Конкретизацию сюжета вынужден взять на себя Чарский. Вот направление, в котором он предлагает плыть: «Будто бы Клеопатра назначила смерть ценой своей любви и что нашлись обожатели...» А вот это уже конкретно: «Импровизатор чувствует приближение бога...»78
В вышеизложенных формальностях выбора темы (так же, как в нарочитых неувязках этого процесса) отразилось, как в некоем сне, устройство творческой души Пушкина. Он четко сформулировал все условия ее работы на предварительном этапе, не забыл и трепет Импровизатора, возникшего на основе пушкинского поэтического «Я» (появившегося в тот момент, когда на Чарского как раз нашла дрянь вдохновения). Но что же за «тема» в конце концов избрана? Тема обмена жизни на любовь безжалостной женщины. В контексте того, что мы знаем о детстве Пушкина, эта тема означает стремление понравиться холодной насмешливой матери. Мальчик в детстве часто приносил в жертву именно матери свое еще только становящееся поэтическое «Я». И именно это жертвоприношение является содержанием стихов Импровизатора, написанных Пушкиным. В них заключена история своего рода эдипова комплекса.

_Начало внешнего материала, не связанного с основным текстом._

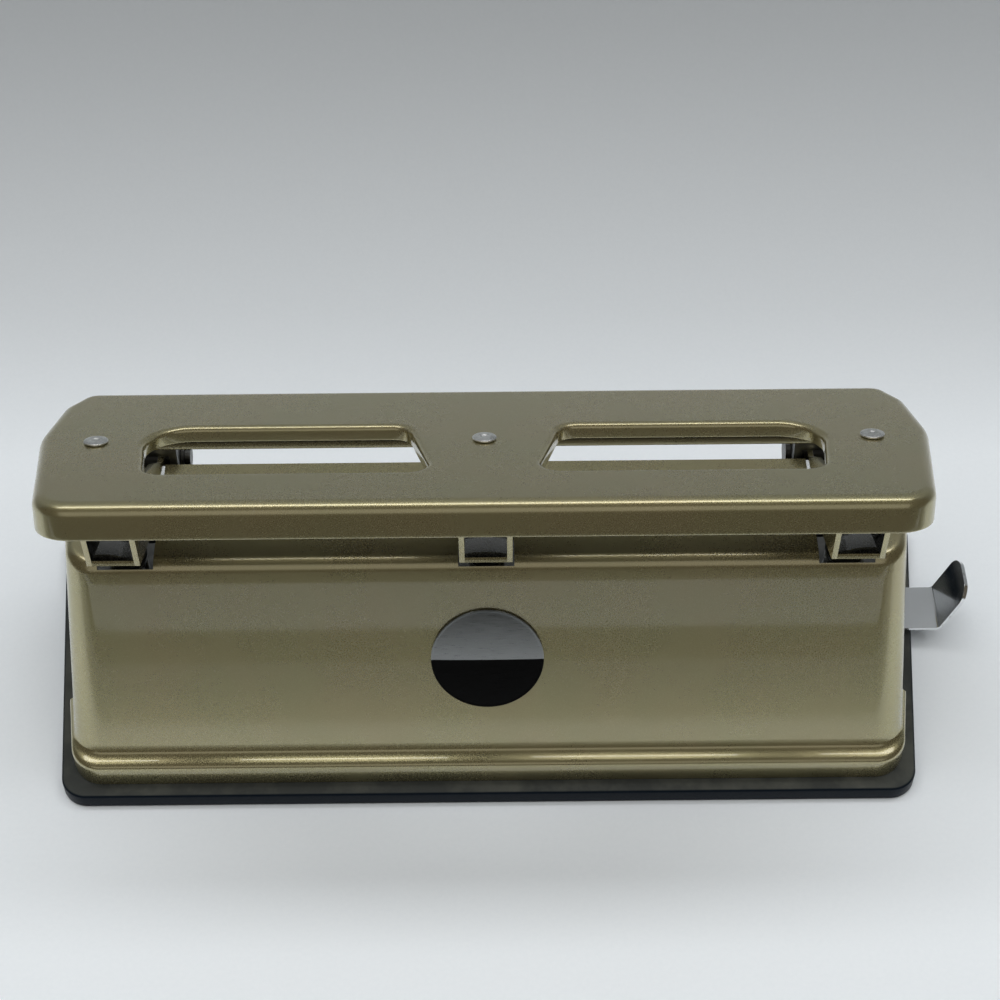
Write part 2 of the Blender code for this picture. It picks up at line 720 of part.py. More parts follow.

Действительно, вечно убиваемое поэтическое «Я» — это то, что идет от отца. И этим символическим убийством, то есть правильным (не поэтическим) поведением, покупается благосклонность матери. Так и сказано: «В моей любви для вас блаженство? / Блаженство можно вам купить...»79
В бытовом плане это значит: хотите, чтобы я не сердилась, тогда хватит валять дурака. И обращено это не только к маленькому Саше, а и к другим домашним.На строгий призыв откликаются три человека. Первые двое, Флавий и Критон, вызвавшиеся ублажить Клеопатру (читай: «прекрасную креолку»), — скорей всего Сергей Львович (майор гвардии, а позже статский советник, «снести не мог он от жены высокомерного презренья») и Василий Львович («певец харит, Киприды и Амура»). А вот третий, «любезный сердцу и очам, / Как вешний цвет едва развитый»80
, хоть «имени векам не передал», но в нем легко узнается поэтическое «Я» нашего героя.Так мы опять вернулись к гибели нежного «Я». Но не будем плакать над ним. Лучше вернемся к творческому процессу. Значит, тему убийства юного поэтического «Я» в конце концов сформулировал Чарский. Кто же он такой после этого? В общем, фигура, более других пушкинских персонажей приближенная к автору. В первую очередь — человек с поэтическими наклонностями, но в нем есть и демоническая составляющая. Она совершенно ясно проявляется, когда Чарский оказывается рядом с Импровизатором, который представляет собой доведенное до абсурда поэтическое «Я» (в сочетании с «Я» меркантильным — см. ниже). Например, подлинно демоничный характер имеет тема, которую Чарский дает Импровизатору, оказавшись с ним наедине: «Поэт сам избирает предметы для своих песен, толпа не имеет права управлять его вдохновением»81
. Ведь в таком предложении заключен семантический парадокс. Чарский фактически провоцирует Импровизатора на утверждение: «Я лгу». И тогда: если это истина, то это — ложь, а если это ложь, то это — истина. Другое дело, что Импровизатор настолько просто устроен, что даже не может заметать подвоха. Идеальный поэт, увы ему, «метроману».